As longas enumerações também indispõem à leitura. Ler é antecipar os conteúdos desconhecidos a partir dos conhecidos; a diversidade dos termos que aparecem numa enumeração torna difícil essa tarefa: 

"A expansão desordenada da agricultura, o desmatamento, a poluição do solo e das águas, o tráfico de animais silvestres, a exploração abusiva dos recursos naturais estão extinguindo espécies numa velocidade muito maior do que a natureza tem de fazer a reposição".
Uma forma de melhorar a legibilidade desse trecho é antepor aos termos enumerados uma expressão genérica e ligá-la imediatamente ao predicado: 

"Vários fatores concorrem hoje para extinguir as espécies numa velocidade maior do a que a natureza tem para as repor.
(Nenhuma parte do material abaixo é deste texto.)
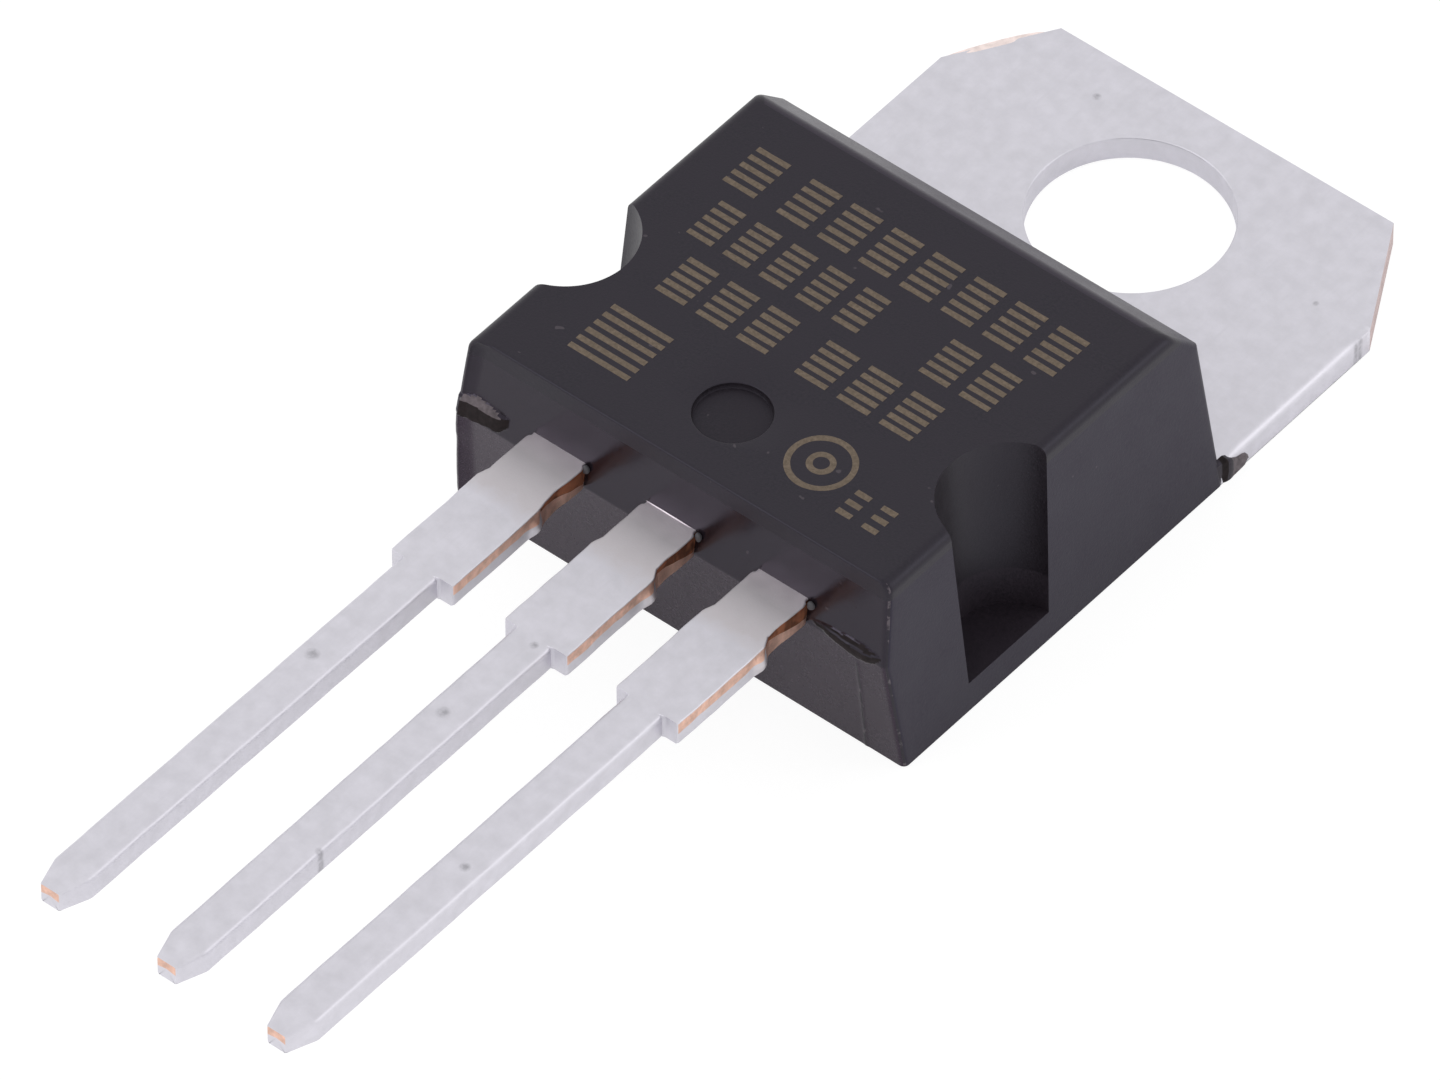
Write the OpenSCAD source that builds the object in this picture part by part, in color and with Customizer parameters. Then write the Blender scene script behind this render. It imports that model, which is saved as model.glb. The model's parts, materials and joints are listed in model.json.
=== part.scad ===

Entre eles estão o desmatamento, a poluição do solo e das águas, o tráfico de animais silvestres, a exploração abusiva dos recursos naturais".
Problema semelhante a esse é o das longas intercalações. Na passagem abaixo, a presença de três orações entre o sujeito e o predicado faz esquecer de quem (ou do quê) se fala no início do período: 

"O capitalismo moderno, que se caracteriza pela enorme concentração de renda e estimula a globalização, pois é preciso estender o consumo a todo o mundo, senão o capital não se multiplica, cria nas cidades grandes regiões com muitos marginalizados". 

Ligação
Na reescrita, contornou-se o problema ligando o sujeito ao predicado e transformando o período em dois:

"O capitalismo moderno cria nas grandes cidades grandes regiões com muitos marginalizados. Ele se caracteriza pela enorme concentração de renda e estimula a globalização, pois é preciso estender o consumo a todo o mundo, senão o capital não se multiplica".  
Também devem ser refeitas as frases longas, ou "centopeicas". Nesse tipo de frase não há propriamente falha de coesão; as ideias estão bem articuladas, mas a falta de pontos ou pontos e vírgulas dificulta a captação da mensagem: 

"Nossos políticos dedicam-se a criar escolas e mais escolas, abrir concursos para preencher dezenas de vagas com professores vindos de cursos universitários às vezes ruins, às vezes inadequados à matéria que vão lecionar e dão-se por satisfeitos, pois, para eles, ensino de qualidade não é algo a ser pensado e elaborado, nem ao menos importado pronto do exterior, mas é simplesmente um conceito vazio a ser usado em véspera de eleição".
A divisão do parágrafo em no mínimo três períodos daria um melhor ritmo ao texto e facilitaria ao leitor relacionar suas partes: 

"Nossos políticos dedicam-se a criar escolas e mais escolas. Abrem concursos para preencher dezenas de vagas com professores vindos de cursos universitários às vezes ruins, às vezes inadequados à matéria que vão lecionar. Apesar disso, dão-se por satisfeitos, pois, para eles, ensino de qualidade não é algo a ser pensado e elaborado, nem ao menos importado pronto do exterior; é um conceito vazio a ser usado em véspera de eleição".
No plano semântico, a refeitura procura sobretudo resolver os problemas de adequação vocabular, já que a escolha da palavra exata é fundamental para a compreensão do que se quer dizer. Numa passagem como: "Vivemos uma época de substituição de valores como ética e respeito por outros menos substanciosos", é provável que o aluno não tenha a exata percepção do que seja "substanciosos". Esse adjetivo não se aplica a "valor". Mais adequado seria empregar "nobres", "elevados" ou termo semelhante.   

Adequação
A reescrita em sala de aula é primeiro "autotextual". Com a ajuda do professor e dos colegas, o aluno reescreve os próprios textos. Numa etapa posterior, ele trabalha os textos de outros. Esse é o momento de transformar gêneros, estilos, registros de linguagem, visando fazer uma ponte entre o que se escreve na escola e fora dela. O objetivo é mostrar ao estudante que produzir textos é uma forma de interagir socialmente. Ele não reescreve apenas para contornar problemas de linguagem e expressão, e sim, conforme observa Sírio Possenti, "para tornar o texto mais adequado a uma certa finalidade, a um certo tipo de leitor, a um certo gênero".